Elle a également eu un groupe, The Fine Constant qui a sorti deux albums d’un djent vraiment original et hyper chill : Myriad en 2012 et Woven In Light en 2015.
Déjà, prenons cinq secondes sur la pochette. Personnellement, je la trouve magnifique et si jamais tu décides d’écouter l’album, tu verras que ce qui est représenté avec l’artwork colle plutôt bien avec la musique de Sarah : quelque chose de coloré, d’harmonieux, sorte d’artefact solaire un peu étrange, peut-être même de provenance extraterrestre, amenant avec lui une douceur et une puissante énergie positive très communicative.
La principale influence présente sur cet album reste, pour moi, le groupe Animals As Leaders – dont je te conseille vivement le premier album éponyme tant c’est tout simplement du génie – même si Sarah Longfield sort une œuvre ne reflétant aucun genre musical en particulier et c’est là tout l’attrait et l’intérêt de Disparity en réalité. Du coup, je me dis « mais quel bon choix de titre d’album en fait ! ». Cela nous montre, sans être dans une pure démonstration de « regardez comme je me pignole ! », l’envergure du talent de Sarah Longfield. C’est technique et super maîtrisé de bout en bout mais pas chiant pour autant.
Évidemment on sent les influences (metal djent…) ainsi que la scène dont elle fait partie et avec laquelle elle a progressivement émergé pour maintenant accoucher d’une œuvre hybride. Dans le sens où c’est virtuose, certes, le niveau technique est incroyable mais ça reste la diversité amenée par le travail de composition qui fait de Disparity un excellent album. Il faut savoir qu’elle a tout écrit, composé et joué toute seule vu qu’en plus de gérer sa race à la guitare, elle joue aussi du piano – comme c’est le cas dans le morceau « Intro » – et du violon. C’est prog, c’est jazzy, il y a de pures mélodies et tout ça donne vraiment quelque chose de super aérien et léger. C’est d’autant plus fort quand on sait qu’elle vient d’une scène où on privilégie la démonstration pure de skills en matière de jeu de guitare et où certains musiciens renouent avec la fâcheuse habitude du rock des années 70 et ses fameuses pistes instrumentales de 27 minutes minimum. Je ne sais pas si on peut vraiment labelliser un tel album mais je pense que le terme « fusion » se prête plutôt bien pour qualifier un tel objet comme Disparity avec, par exemple, le morceau « Cataclysm » et l’utilisation de synthés – avec je trouve, du coup, un petit côté synthwave bien senti – ou bien « The Fall » qui vient conclure l’album où on peut sentir l’influence de Steve Vai, sans nul doute un des plus grands guitar heroes qui ait foulé la Terre. Mais aussi le morceau « Departure » qui renvoie à tout ce qui fait l’essence de la musique asiatique avec le chant de Sarah qui vient sublimer tout ça.
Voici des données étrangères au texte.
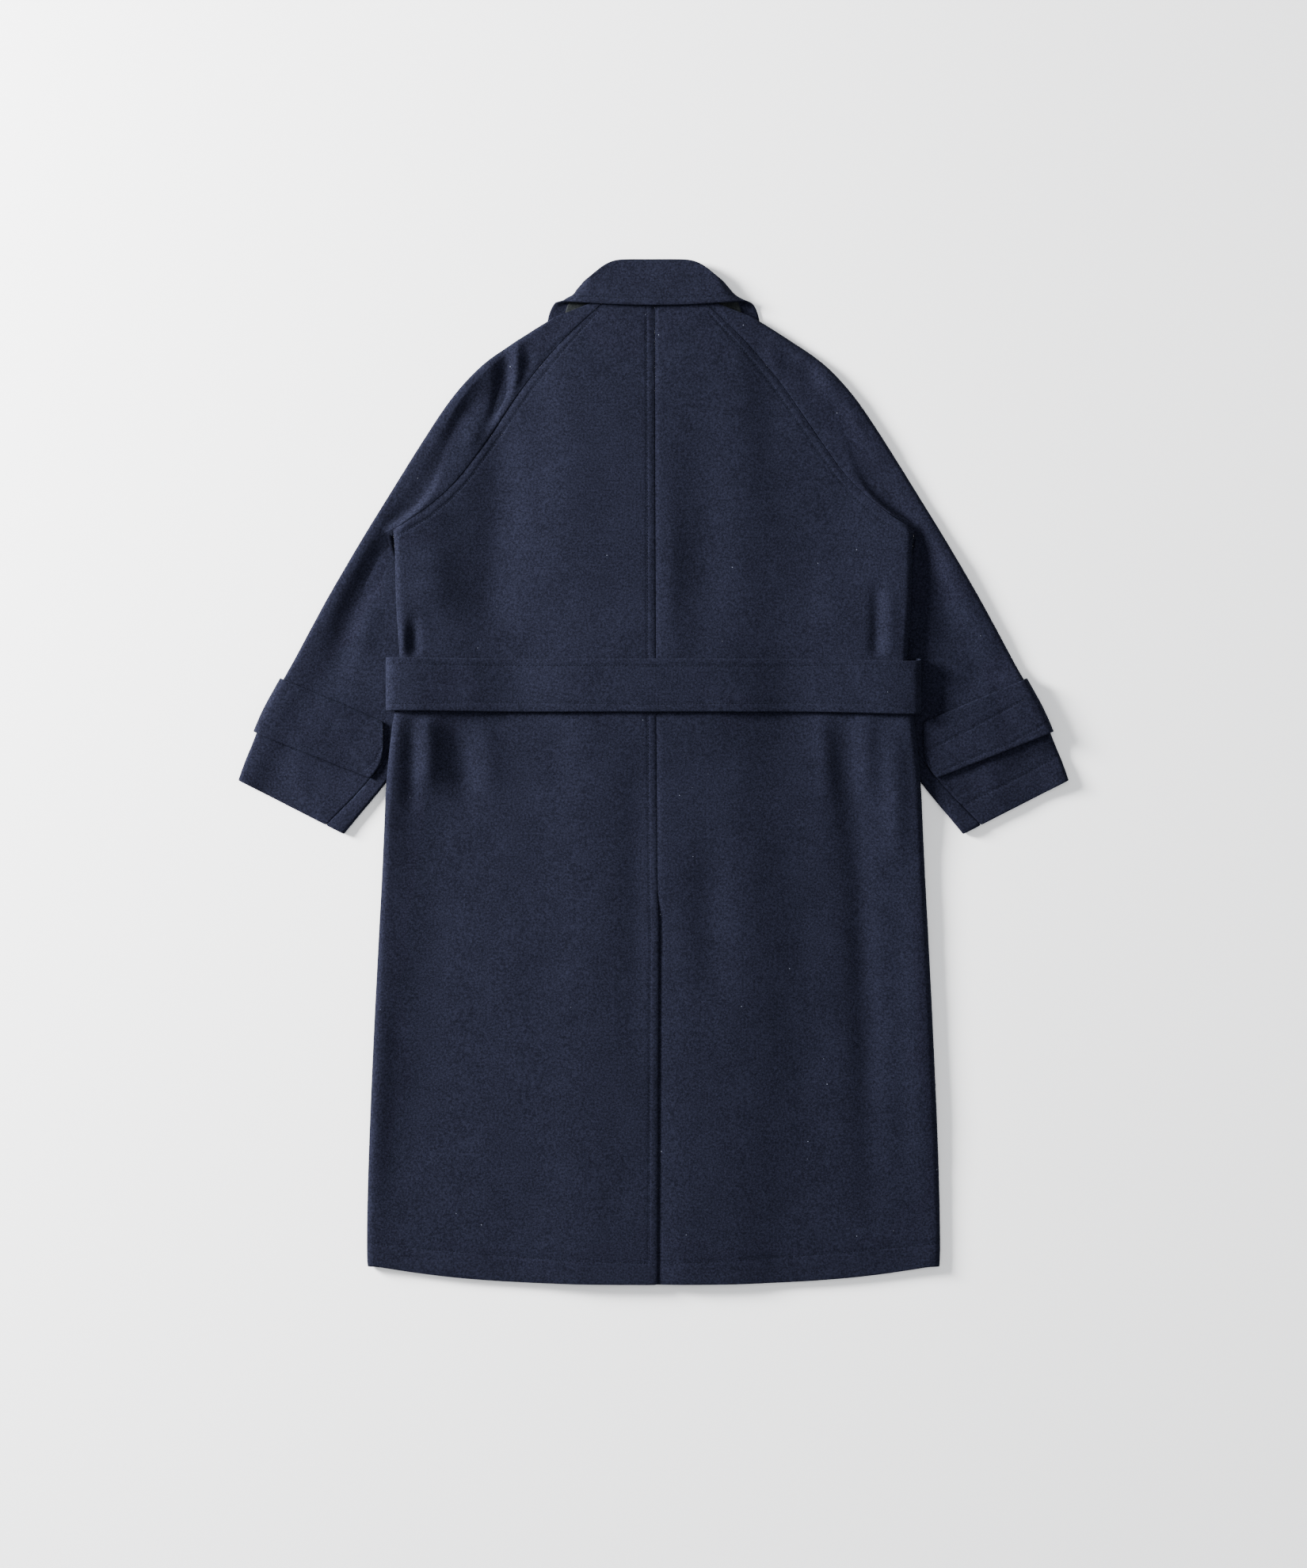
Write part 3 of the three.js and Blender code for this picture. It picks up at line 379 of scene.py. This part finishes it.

Avec la sortie de cet album, on peut maintenant comprendre et analyser l’influence que Sarah Longfield a eu sur son précédent groupe The Fine Constant – étant donné que maintenant elle se concentre sur sa carrière solo – et son djent si original et inventif. On retrouve en effet les mêmes gimmicks sur Disparity. Il y a par certains côtés un aspect un peu math rock avec une expérimentation maîtrisée au niveau du riffing et des mélodies et une complexité rythmique, là aussi, caractéristique de la musique progressive.
Au final, il ressort à l’écoute de Disparity une musique très atmosphérique, clairement orientée vers l’instrumental même si les rares interventions vocales dont fait preuve Sarah Longfield viennent merveilleusement bien complétées chaque morceau. Elle a une voix absolument magnifique et cette dernière s’accorde tellement bien avec la musique qu’elle compose. On est sur quelque chose de symbiotique. Il n’y a qu’à écouter un morceau comme « Embracing Solace » pour s’en rendre compte. Pour le coup là, on retrouve bien l’aspect solaire de sa musique qu’on a pu justement déjà apercevoir à travers son artwork.
Perso, depuis que je connais cet album, il n’y a pas un jour qui passe sans qu’il m’accompagne au quotidien. Sarah Longfield, très modestement, s’impose, selon moi, comme le renouveau de la musique instrumentale technique. Même si elle chante par moment, on s’aperçoit bien qu’il y a une importance toute particulière accordée à la composition de chacun des morceaux et que l’aspect instrumental de sa musique ainsi que l’expérimentation et la recherche de mélodies et de patterns prédomine sur le reste. Puissant.